Somit betrug der Urlaubsanspruch des Beschäftigten generell 29 Tage im Urlaubsjahr. Mit Vollendung des 55. Lebensjahres erhöht er sich um einen Tag auf 30 Urlaubstage. Diese Altersdifferenzierung erschien auch im Hinblick auf das Diskriminierungsverbot des AGG unbedenklich. Da in diesem Alter ohne Weiteres von einem deutlich erhöhten Regenerationsbedürfnis ausgegangen werden kann.
Diese Einschätzung wird auch durch die Entscheidung des BAG vom 21.10.2014 bestätigt.
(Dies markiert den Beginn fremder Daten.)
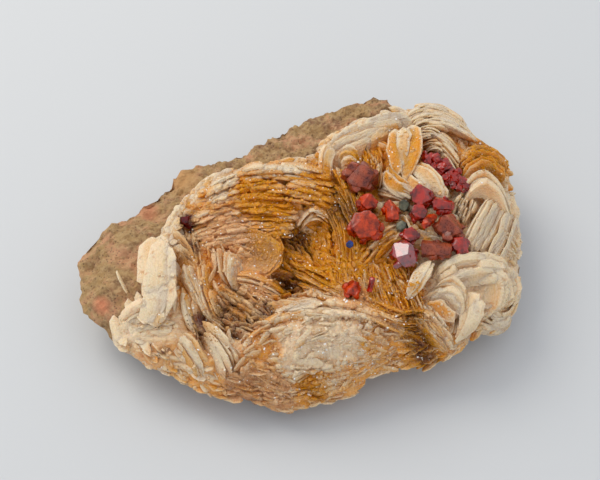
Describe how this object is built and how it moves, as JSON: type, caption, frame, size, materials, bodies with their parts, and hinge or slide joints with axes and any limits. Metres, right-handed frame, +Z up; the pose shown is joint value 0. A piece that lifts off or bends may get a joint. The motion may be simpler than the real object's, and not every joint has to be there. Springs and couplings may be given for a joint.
{
  "type": "vanadinite cluster",
  "caption": "Hand specimen: hexagonal red vanadinite crystals seated in fans of bladed honey-cream barite that cover a gritty brown host rock; it rests on a flat face.",
  "frame": {"origin": "on the flat face that the rock rests on, under the middle of the specimen", "axes": "+Z up from the resting face, +X along the specimen's length from the bare rock to the vanadinites, +Y to the back edge where bare rock shows"},
  "size_m": [0.0897, 0.0701, 0.0243],
  "materials": {
    "host_rock": "gritty mauve-brown rock, matt",
    "barite": "bladed barite, pearly to waxy, amber to cream",
    "vanadinite": "glossy to resinous orange-red crystal",
    "coated_crystal": "dark grey-green coating on a crystal",
    "blue_grain": "dark blue grain"
  },
  "bodies": {
    "root": {"host_rock": "host_rock", "barite_crust": "barite", "vanadinite_great": "vanadinite", "vanadinite_bright": "vanadinite", "vanadinite_tall": "vanadinite", "vanadinite_plate": "vanadinite", "vanadinite_back_pair": "vanadinite", "vanadinite_back_rod": "vanadinite", "vanadinite_stick": "vanadinite", "vanadinite_shaded": "vanadinite", "vanadinite_right": "vanadinite", "vanadinite_small": "vanadinite", "vanadinite_mirror": "vanadinite", "vanadinite_log": "vanadinite", "vanadinite_end": "vanadinite", "vanadinite_low": "vanadinite", "vanadinite_splinter": "vanadinite", "vanadinite_in_hole": "vanadinite", "vanadinite_crevice": "vanadinite", "coated_upper": "coated_crystal", "coated_lower": "coated_crystal", "blue_grain": "blue_grain"}
  },
  "joints": []
}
Das BAG entschied, dass ein Arbeitgeber, der älteren Arbeitnehmern jährlich mehr Urlaubstage als den jüngeren gewährt, nicht zwangsläufig gegen die Regelungen des AGG verstößt; denn diese unterschiedliche Behandlung wegen des Alters könne unter dem Gesichtspunkt des Schutzes älterer Beschäftigter nach § 10 Satz 3 Nr. 1 AGG gerechtfertigt und demnach zulässig sein. Bei der Prüfung, ob eine solch freiwillig begründete Urlaubsregelung dem Schutz älterer Beschäftigter diene und geeignet, erforderlich und angemessen i. S. v. § 10 Satz 2 AGG sei, stehe dem Arbeitgeber eine auf die konkrete Situation in seinem Unternehmen bezogene Einschätzungsprärogative zu. Ein derartiger Beurteilungsspielraum steht erst Recht Tarifvertragsparteien zu wie bei der hier getroffenen Regelung.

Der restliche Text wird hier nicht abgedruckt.